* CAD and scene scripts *
--------------------------------

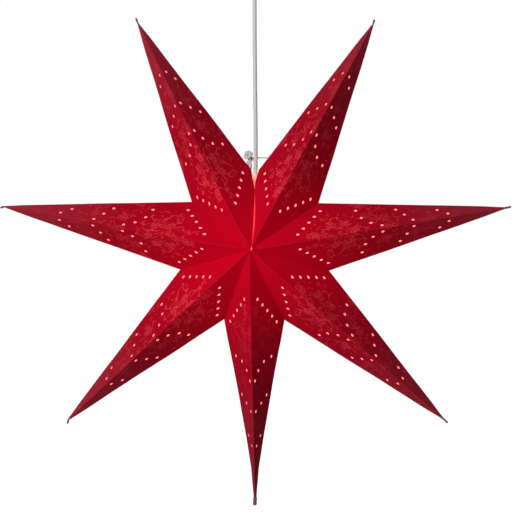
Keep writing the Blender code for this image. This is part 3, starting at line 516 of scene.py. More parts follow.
def moulded(name, base, roughness, grain, strength):
    """Injection moulded plastic with a fine eroded texture from its mould."""
    material, tree = new_finish(name, specular_ior_level=0.45)
    place = add(tree, "TexCoord", output="Object")
    pits = add(tree, "TexNoise", {"Vector": place, "Scale": grain, "Detail": 3.0, "Roughness": 0.6})
    clouds = add(tree, "TexNoise", {"Vector": place, "Scale": 60.0, "Detail": 1.0})
    value = add(tree, "MapRange", (clouds, 0.3, 0.7, 0.975, 1.02))
    tint = add(tree, "HueSaturation", {"Color": base, "Value": value})
    rough = add(tree, "MapRange", (pits, 0.3, 0.7, roughness - 0.05, roughness + 0.07))
    bump = add(tree, "Bump", {"Strength": strength, "Distance": 0.0002, "Height": pits})
    return shade(material, base_color=tint, roughness=rough, normal=bump)


def eroded_white():
    return moulded("White ABS with eroded texture", settings().hanging.plastic, 0.48, 1400.0, 0.25)


def gloss_white():
    return moulded("White PBT from a polished mould", settings().hanging.plastic, 0.3, 500.0, 0.08)


def glazed_steatite():
    """Pressed steatite under a clear glaze: warm white, glossy, with pinhole specks."""
    material, tree = new_finish("Glazed steatite", roughness=0.18, ior=1.52, coat_weight=0.3)
    place = add(tree, "TexCoord", output="Object")
    specks = add(tree, "TexVoronoi", {"Vector": place, "Scale": 700.0}, "Distance")
    dark = add(tree, "MapRange", (specks, 0.05, 0.25, 0.82, 1.0))
    tint = add(tree, "HueSaturation", {"Color": settings().lamp.ceramic, "Value": dark})
    return shade(material, base_color=tint)


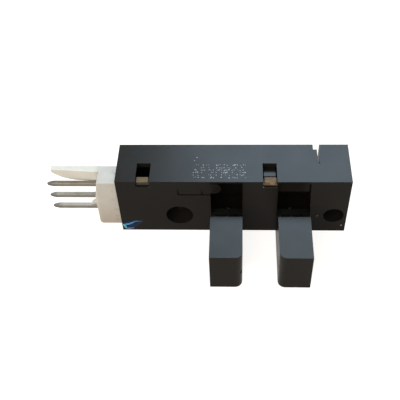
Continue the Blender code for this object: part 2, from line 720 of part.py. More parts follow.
def make_blade():
    """The lock blade, which gets thinner towards its tip."""
    tip = CONNECTOR_LEFT - BLADE_LENGTH
    front = CONNECTOR_BACK - BLADE_THICKNESS
    blade = prism("lock_blade", blade_outline(), "y", front, CONNECTOR_BACK)
    slope = (BLADE_THICKNESS - BLADE_TIP_THICKNESS) / BLADE_LENGTH
    wedge = [(CONNECTOR_LEFT, front), (tip - CUT_OVER, front + slope * (BLADE_LENGTH + CUT_OVER)),
             (tip - CUT_OVER, front - CUT_OVER), (CONNECTOR_LEFT, front - CUT_OVER)]
    bottom = CONNECTOR_TOP - BLADE_HEIGHT
    cut(blade, prism("blade_taper_cutter", wedge, "z", bottom - CUT_OVER, CONNECTOR_TOP + CUT_OVER))
    return blade


def make_connector(surface):
    """The white header: a block through the end wall, a flange that holds it, and the lock blade."""
    header = prism("connector_housing", header_outline(), "y", CONNECTOR_FRONT, CONNECTOR_BACK,
                   bevel=CONNECTOR_EDGE)
    join(header, box("flange",
                     (FLANGE_LEFT, CONNECTOR_FRONT + FLANGE_SETBACK, CONNECTOR_BOTTOM + FLANGE_STEP),
                     (FLANGE_RIGHT - FLANGE_STEP, CONNECTOR_BACK + FLANGE_RISE, CONNECTOR_TOP - FLANGE_STEP)))
    join(header, make_blade())
    nub_middle = pin_heights()[1] - PIN_PITCH / 2
    nub_low, nub_high = nub_middle - NUB_HEIGHT / 2, nub_middle + NUB_HEIGHT / 2
    root = CONNECTOR_LEFT + EMBED
    nub = [(root, nub_low), (root, nub_high), (CONNECTOR_LEFT, nub_high),
           (CONNECTOR_LEFT - NUB_REACH, nub_low)]
    join(header, prism("nub", nub, "y", PIN_Y - PIN_SIDE / 2, PIN_Y + PIN_SIDE / 2))
    side = PIN_SIDE / 2 + PIN_FIT
    for i, z in enumerate(pin_heights()):
        cut(header, box(f"pin_hole_{i}", (CONNECTOR_LEFT - CUT_OVER, PIN_Y - side, z - side),
                        (FLANGE_RIGHT + CUT_OVER, PIN_Y + side, z + side)))
    return finish(header, surface)


def pin_path():
    """The pin in plan: straight out of the header, and inside it bends down to the board."""
    bend_centre = Vector((PIN_LEG_X - PIN_BEND_RADIUS, PIN_Y - PIN_BEND_RADIUS))
    steps = 6
    bend = []
    for i in range(steps + 1):
        angle = math.pi / 2 * (1 - i / steps)
        bend.append((bend_centre.x + PIN_BEND_RADIUS * math.cos(angle),
                     bend_centre.y + PIN_BEND_RADIUS * math.sin(angle)))
    tip = CONNECTOR_LEFT - PIN_OUT
    start = [(tip, PIN_Y), (tip + PIN_TIP_LENGTH / 4, PIN_Y), (tip + PIN_TIP_LENGTH, PIN_Y)]
    return [*start, *bend, (PIN_LEG_X, BOARD_BACK + FIT)]


def make_pins(surface):
    path = pin_path()
    sides = [PIN_TIP_SIDE, PIN_SHOULDER_SIDE] + [PIN_SIDE] * (len(path) - 2)
    for i, z in enumerate(pin_heights(), start=1):
        finish(bar_in_plan(f"connector_pin_{i}", path, z, sides), surface)


def make_solder(surface):
    """A fillet ring round each lead and each pin where it meets the back of the board."""
    emitter, detector = lead_places()
    lead_hole = LEAD_SIDE / 2 * math.sqrt(2) + PIN_FIT / 2
    places = [(x, z, lead_hole, SOLDER_WALL) for x, z in emitter + detector]
    places += [(PIN_LEG_X, z, PIN_SOLDER_HOLE, PIN_SOLDER_WALL) for z in pin_heights()]
    base = BOARD_BACK + PIN_FIT
    for i, (x, z, hole, wall) in enumerate(places, start=1):
        profile = [(hole, base), (hole, base + SOLDER_RISE), (hole + wall / 4, base + SOLDER_RISE),
                   (hole + wall / 2, base + SOLDER_RISE / 2), (hole + wall, base)]
        finish(ring_along_y(f"solder_{i}", x, z, profile), surface, smooth=True)


def make_chip(name, size, place, surface):
    """A chip part that sits flat on the back of the board."""
    x, z = place
    length, height, width = size
    base = BOARD_BACK + PIN_FIT
    chip = box(name, (x - length / 2, base, z - width / 2),
               (x + length / 2, base + height, z + width / 2), bevel=CHIP_EDGE)
    return finish(chip, surface)


def main():
    clear_scene()
    frame = bpy.data.objects.new("frame", None)
    bpy.context.collection.objects.link(frame)
    black = material("black_resin", BLACK_RESIN)
    tinned = material("tinned_metal", TINNED)
    make_housing(black)
    make_cover(material("cover_resin", BLACK_RESIN))
    make_board(material("board", BOARD_MASK))
    emitter, detector = lead_places()
    make_package("emitter", emitter_face(), 1, emitter, material("emitter_resin", CLEAR_RESIN))
    make_package("detector", detector_face(), -1, detector, material("detector_resin", DARK_RESIN))
    make_leads("emitter", emitter, tinned)
    make_leads("detector", detector, tinned)
    make_connector(material("nylon", NYLON))
    make_pins(tinned)
    make_solder(material("solder", SOLDER))
    chip_black = material("chip_black", CHIP_BLACK)
    resistor_height = HOLE_HEIGHT + BOSS_RADIUS + CHIP_OVER_BOSS
    for i in (1, 2):
        place = (ROUND_HOLE_X - CHIP_SPACING * (2 - i), resistor_height)
        make_chip(f"chip_resistor_{i}", CHIP_RESISTOR, place, chip_black)
    slot_centre = RIGHT_ARM_X - SLOT_WIDTH / 2
    place = (slot_centre + CAPACITOR_TO_SLOT, BOARD_BOTTOM + CAPACITOR_RISE)
    make_chip("chip_capacitor", CHIP_CAPACITOR, place, material("chip_tan", CHIP_TAN))
    frame.location = -PART_MIDDLE * MM
    bpy.context.view_layer.update()


main()
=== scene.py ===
import math
import random

import bmesh
import bpy
from mathutils import Matrix, Vector


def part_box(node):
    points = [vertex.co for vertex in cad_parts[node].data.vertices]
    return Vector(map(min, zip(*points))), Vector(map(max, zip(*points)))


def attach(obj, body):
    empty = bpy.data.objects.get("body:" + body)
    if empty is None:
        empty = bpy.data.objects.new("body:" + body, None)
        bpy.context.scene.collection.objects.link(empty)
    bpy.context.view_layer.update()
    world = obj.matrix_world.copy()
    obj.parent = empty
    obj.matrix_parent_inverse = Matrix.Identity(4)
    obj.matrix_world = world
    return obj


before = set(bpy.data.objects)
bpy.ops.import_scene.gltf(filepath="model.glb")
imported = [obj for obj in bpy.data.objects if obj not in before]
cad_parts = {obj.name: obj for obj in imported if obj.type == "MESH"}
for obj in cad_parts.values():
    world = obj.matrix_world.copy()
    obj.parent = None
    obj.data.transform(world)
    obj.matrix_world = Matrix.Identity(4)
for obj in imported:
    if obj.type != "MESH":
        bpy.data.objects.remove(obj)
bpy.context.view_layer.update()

MM = 0.001

# Sizes of the housing that the added pieces need, in millimetres
BODY_DEPTH = 7.4
BODY_LEFT, BODY_RIGHT = (corner.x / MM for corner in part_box("housing"))
BODY_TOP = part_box("housing")[1].z / MM
BODY_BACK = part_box("housing")[1].y / MM
BODY_FRONT = BODY_BACK - BODY_DEPTH

# The camera: its target is the middle of the body's top front edge, and the
# offset is where the target lies from the lens, to its right, up and forwards
PICTURE_PIXELS = 400
FOCAL_PIXELS = 721.6
SENSOR_WIDTH = 36.0
CAMERA_YAW = math.radians(-4.549)
CAMERA_PITCH = math.radians(49.650)
CAMERA_ROLL = math.radians(-3.299)
TARGET_OFFSET = Vector((4.581, 2.522, 101.566))

# Soft edges of the moulded and cut parts
EDGE_RADIUS = {
    "housing": 0.07,
    "rear_cover": 0.05,
    "circuit_board": 0.02,
    "connector_housing": 0.06,
    "pin": 0.05,
}
# An edge is sharp, and is softened, where its faces turn by more than this
SHARP_ANGLE = math.radians(30)

# How far the connector's block stands out of the housing; what reaches further is the thin blade.
# The block's colour blends into the blade's over the second length, and smudges reach out by the third
NYLON_BLOCK_OUT = 3.6
NYLON_BLEND = 0.8
NYLON_SMUDGE_OUT = 1.2
# The share of the connector's height, from its bottom, over which painted shade darkens and warms the
# colour
NYLON_LOW_SHADE_SHARE = 0.6

# Where the board's bare tabs start: above the first height on its cut edges, which below it carry the
# dark mask colour as painted shade, and on its front above the notch floor
EDGE_SHADE_TOP = BODY_TOP - 0.86
TAB_BARE_FRONT = BODY_TOP - 1.25

# How far the chip parts' bodies reach from their middle, as a share of half their length
CHIP_BODY_SHARE = 0.62
CHIP_CAP_SHARE = 0.66

# Brush strokes of paint on the front face, near its lower left corner: each has its middle line as
# (x from the body's left end, z), its half width where it is widest, how far it stands out and colour.
# The streak is a raised ridge of paint whose light blue colour is a painted highlight
PAINT_STROKES = {
    "deep": ([(0.30, 0.85), (0.9, 0.85), (1.6, 1.05), (2.3, 1.50), (3.15, 2.05)],
             0.45, 0.04, "deep_blue"),
    "shade": ([(0.30, 1.58), (1.0, 1.72), (1.8, 2.12), (2.6, 2.38)], 0.15, 0.03, "deep_blue"),
    "streak": ([(0.20, 1.30), (0.8, 1.34), (1.45, 1.62), (2.1, 2.02), (3.3, 2.15)],
               0.16, 0.07, "painted_highlight_blue"),
    "corner": ([(0.22, 1.32), (0.42, 0.88), (0.56, 0.30)], 0.22, 0.08, "cyan"),
    "lower": ([(0.60, 0.36), (1.1, 0.36), (1.5, 0.42), (1.8, 0.52)], 0.14, 0.06, "grey_blue"),
}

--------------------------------

* GOAL *
Print exactly the run of lines that starts at the line with "place = (slot_centre" and ends at the line with "if empty is". Leave out every other line.

* SOLUTION TO THIS PROBLEM *
    place = (slot_centre + CAPACITOR_TO_SLOT, BOARD_BOTTOM + CAPACITOR_RISE)
    make_chip("chip_capacitor", CHIP_CAPACITOR, place, material("chip_tan", CHIP_TAN))
    frame.location = -PART_MIDDLE * MM
    bpy.context.view_layer.update()


main()
=== scene.py ===
import math
import random

import bmesh
import bpy
from mathutils import Matrix, Vector


def part_box(node):
    points = [vertex.co for vertex in cad_parts[node].data.vertices]
    return Vector(map(min, zip(*points))), Vector(map(max, zip(*points)))


def attach(obj, body):
    empty = bpy.data.objects.get("body:" + body)
    if empty is None:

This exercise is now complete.